Records with modeling code:
++++++++++

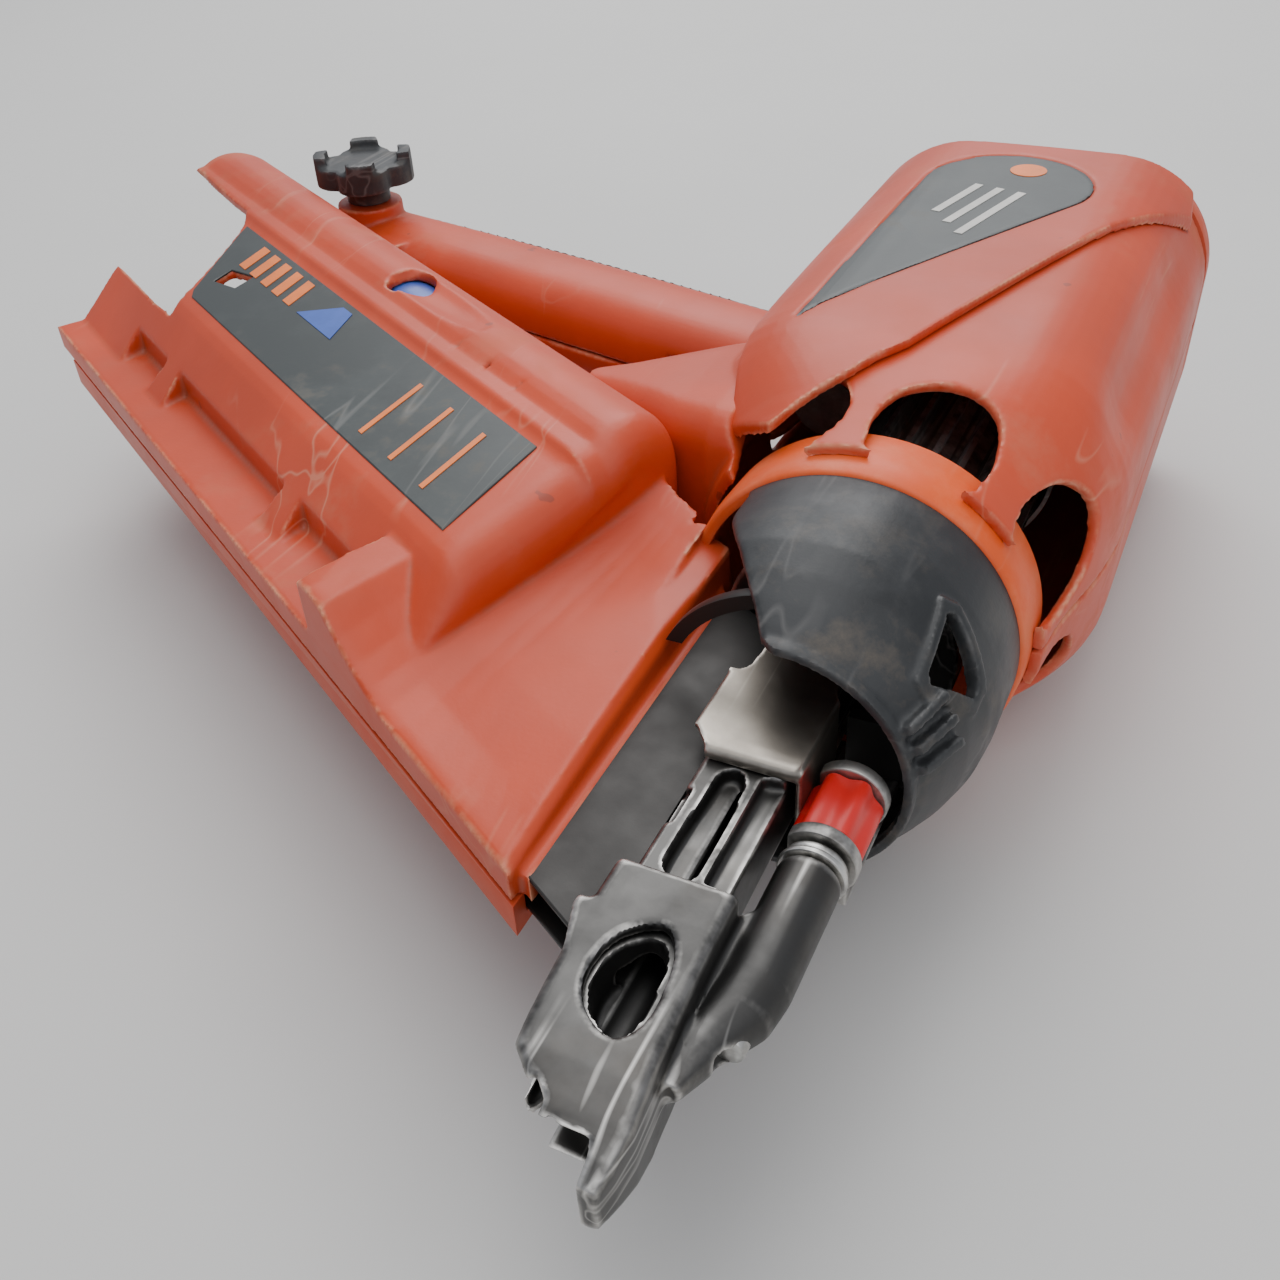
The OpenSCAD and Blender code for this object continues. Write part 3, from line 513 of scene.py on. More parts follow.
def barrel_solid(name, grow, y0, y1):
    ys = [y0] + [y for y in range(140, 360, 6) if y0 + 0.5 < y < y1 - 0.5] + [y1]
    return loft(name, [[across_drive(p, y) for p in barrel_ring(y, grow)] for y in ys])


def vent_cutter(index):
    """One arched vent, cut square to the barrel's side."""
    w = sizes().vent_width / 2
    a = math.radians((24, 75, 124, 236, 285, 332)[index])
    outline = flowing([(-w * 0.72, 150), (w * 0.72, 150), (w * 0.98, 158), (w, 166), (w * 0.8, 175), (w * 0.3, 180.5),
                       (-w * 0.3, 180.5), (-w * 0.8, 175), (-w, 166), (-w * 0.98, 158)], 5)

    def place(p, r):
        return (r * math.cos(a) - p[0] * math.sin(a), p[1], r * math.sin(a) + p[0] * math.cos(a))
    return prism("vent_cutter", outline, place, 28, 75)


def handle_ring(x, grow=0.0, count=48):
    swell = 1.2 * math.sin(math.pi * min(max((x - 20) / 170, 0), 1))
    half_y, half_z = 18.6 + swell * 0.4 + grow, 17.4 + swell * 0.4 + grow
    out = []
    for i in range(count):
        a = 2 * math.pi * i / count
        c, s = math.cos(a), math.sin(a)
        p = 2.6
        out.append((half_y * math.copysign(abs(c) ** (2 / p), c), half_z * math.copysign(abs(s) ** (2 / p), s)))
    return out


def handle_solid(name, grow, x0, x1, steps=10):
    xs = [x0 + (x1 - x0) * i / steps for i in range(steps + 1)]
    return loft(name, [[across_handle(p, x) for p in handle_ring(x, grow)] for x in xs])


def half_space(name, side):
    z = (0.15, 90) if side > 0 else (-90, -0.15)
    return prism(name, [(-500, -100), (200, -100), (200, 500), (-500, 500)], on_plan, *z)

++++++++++

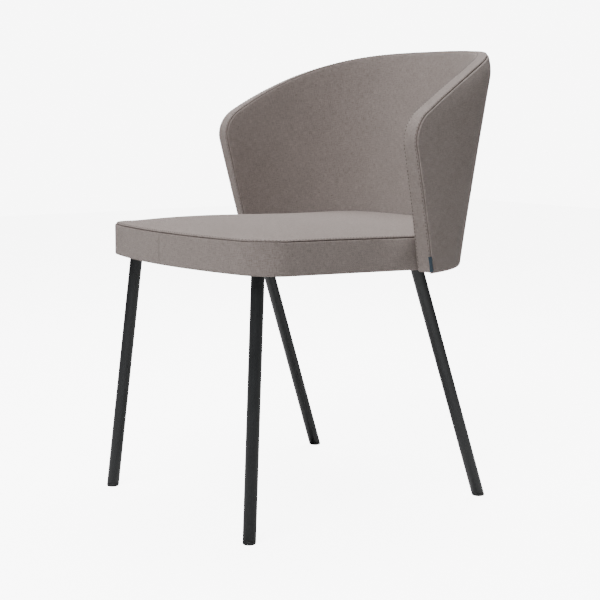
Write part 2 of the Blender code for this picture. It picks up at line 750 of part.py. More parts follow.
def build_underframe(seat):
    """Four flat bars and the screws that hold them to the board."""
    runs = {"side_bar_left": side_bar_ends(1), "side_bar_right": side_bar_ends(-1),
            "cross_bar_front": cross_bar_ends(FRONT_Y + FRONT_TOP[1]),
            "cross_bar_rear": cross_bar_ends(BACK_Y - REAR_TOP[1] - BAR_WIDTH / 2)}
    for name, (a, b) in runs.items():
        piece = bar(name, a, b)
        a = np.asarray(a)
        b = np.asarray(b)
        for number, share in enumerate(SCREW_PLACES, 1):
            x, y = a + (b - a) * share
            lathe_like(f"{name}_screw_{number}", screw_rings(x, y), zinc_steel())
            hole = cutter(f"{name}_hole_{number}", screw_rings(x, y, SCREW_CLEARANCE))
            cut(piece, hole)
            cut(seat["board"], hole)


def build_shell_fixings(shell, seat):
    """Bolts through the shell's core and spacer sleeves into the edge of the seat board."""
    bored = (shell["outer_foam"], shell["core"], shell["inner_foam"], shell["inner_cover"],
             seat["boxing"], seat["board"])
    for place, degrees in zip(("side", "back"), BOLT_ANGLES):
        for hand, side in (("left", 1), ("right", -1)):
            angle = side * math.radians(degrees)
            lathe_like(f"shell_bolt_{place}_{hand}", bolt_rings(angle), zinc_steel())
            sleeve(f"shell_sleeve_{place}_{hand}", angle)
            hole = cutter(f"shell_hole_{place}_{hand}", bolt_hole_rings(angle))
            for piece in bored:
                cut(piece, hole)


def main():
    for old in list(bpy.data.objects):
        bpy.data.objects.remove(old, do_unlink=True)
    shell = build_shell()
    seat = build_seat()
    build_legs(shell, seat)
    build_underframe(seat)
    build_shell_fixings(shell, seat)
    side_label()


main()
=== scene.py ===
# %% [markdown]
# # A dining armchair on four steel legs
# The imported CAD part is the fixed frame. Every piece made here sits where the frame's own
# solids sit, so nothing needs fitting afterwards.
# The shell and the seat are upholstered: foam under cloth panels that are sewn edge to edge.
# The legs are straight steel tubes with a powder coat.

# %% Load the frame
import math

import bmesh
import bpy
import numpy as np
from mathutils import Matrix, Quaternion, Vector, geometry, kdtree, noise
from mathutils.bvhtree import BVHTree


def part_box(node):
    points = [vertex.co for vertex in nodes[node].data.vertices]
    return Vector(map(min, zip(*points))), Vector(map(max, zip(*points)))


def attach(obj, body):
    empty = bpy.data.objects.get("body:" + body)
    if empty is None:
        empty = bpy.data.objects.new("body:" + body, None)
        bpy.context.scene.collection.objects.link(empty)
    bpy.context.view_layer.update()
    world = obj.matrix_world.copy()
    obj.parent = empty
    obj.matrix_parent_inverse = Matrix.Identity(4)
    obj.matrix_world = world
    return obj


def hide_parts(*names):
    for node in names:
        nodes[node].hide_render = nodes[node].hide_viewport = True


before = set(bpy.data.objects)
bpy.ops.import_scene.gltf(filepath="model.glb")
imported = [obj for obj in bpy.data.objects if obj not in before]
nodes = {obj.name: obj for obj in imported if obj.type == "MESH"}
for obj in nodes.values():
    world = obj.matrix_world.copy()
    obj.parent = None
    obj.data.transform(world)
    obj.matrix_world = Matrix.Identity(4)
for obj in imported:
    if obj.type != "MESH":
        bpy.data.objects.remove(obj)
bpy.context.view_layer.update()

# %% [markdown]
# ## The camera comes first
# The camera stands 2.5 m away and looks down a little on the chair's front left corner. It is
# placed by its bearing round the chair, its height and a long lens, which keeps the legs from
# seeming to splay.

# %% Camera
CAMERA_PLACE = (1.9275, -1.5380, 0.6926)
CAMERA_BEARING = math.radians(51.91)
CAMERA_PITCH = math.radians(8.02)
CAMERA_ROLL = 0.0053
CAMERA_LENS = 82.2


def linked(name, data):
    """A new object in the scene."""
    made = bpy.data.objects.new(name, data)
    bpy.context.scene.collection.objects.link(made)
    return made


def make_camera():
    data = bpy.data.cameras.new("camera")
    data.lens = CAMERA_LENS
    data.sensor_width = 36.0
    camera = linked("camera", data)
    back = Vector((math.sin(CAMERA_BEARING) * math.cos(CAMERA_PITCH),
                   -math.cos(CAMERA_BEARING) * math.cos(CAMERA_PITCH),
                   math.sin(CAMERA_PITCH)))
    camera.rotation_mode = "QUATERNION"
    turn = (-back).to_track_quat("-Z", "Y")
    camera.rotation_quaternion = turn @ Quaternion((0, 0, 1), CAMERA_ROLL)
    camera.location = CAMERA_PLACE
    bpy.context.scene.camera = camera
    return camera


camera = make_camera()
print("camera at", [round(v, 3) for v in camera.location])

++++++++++

The task:
From the records above, copy out the line with "for piece in", the line with "in imported if", and every line between them, word for word.

The response:
            for piece in bored:
                cut(piece, hole)


def main():
    for old in list(bpy.data.objects):
        bpy.data.objects.remove(old, do_unlink=True)
    shell = build_shell()
    seat = build_seat()
    build_legs(shell, seat)
    build_underframe(seat)
    build_shell_fixings(shell, seat)
    side_label()


main()
=== scene.py ===
# %% [markdown]
# # A dining armchair on four steel legs
# The imported CAD part is the fixed frame. Every piece made here sits where the frame's own
# solids sit, so nothing needs fitting afterwards.
# The shell and the seat are upholstered: foam under cloth panels that are sewn edge to edge.
# The legs are straight steel tubes with a powder coat.

# %% Load the frame
import math

import bmesh
import bpy
import numpy as np
from mathutils import Matrix, Quaternion, Vector, geometry, kdtree, noise
from mathutils.bvhtree import BVHTree


def part_box(node):
    points = [vertex.co for vertex in nodes[node].data.vertices]
    return Vector(map(min, zip(*points))), Vector(map(max, zip(*points)))


def attach(obj, body):
    empty = bpy.data.objects.get("body:" + body)
    if empty is None:
        empty = bpy.data.objects.new("body:" + body, None)
        bpy.context.scene.collection.objects.link(empty)
    bpy.context.view_layer.update()
    world = obj.matrix_world.copy()
    obj.parent = empty
    obj.matrix_parent_inverse = Matrix.Identity(4)
    obj.matrix_world = world
    return obj


def hide_parts(*names):
    for node in names:
        nodes[node].hide_render = nodes[node].hide_viewport = True


before = set(bpy.data.objects)
bpy.ops.import_scene.gltf(filepath="model.glb")
imported = [obj for obj in bpy.data.objects if obj not in before]
nodes = {obj.name: obj for obj in imported if obj.type == "MESH"}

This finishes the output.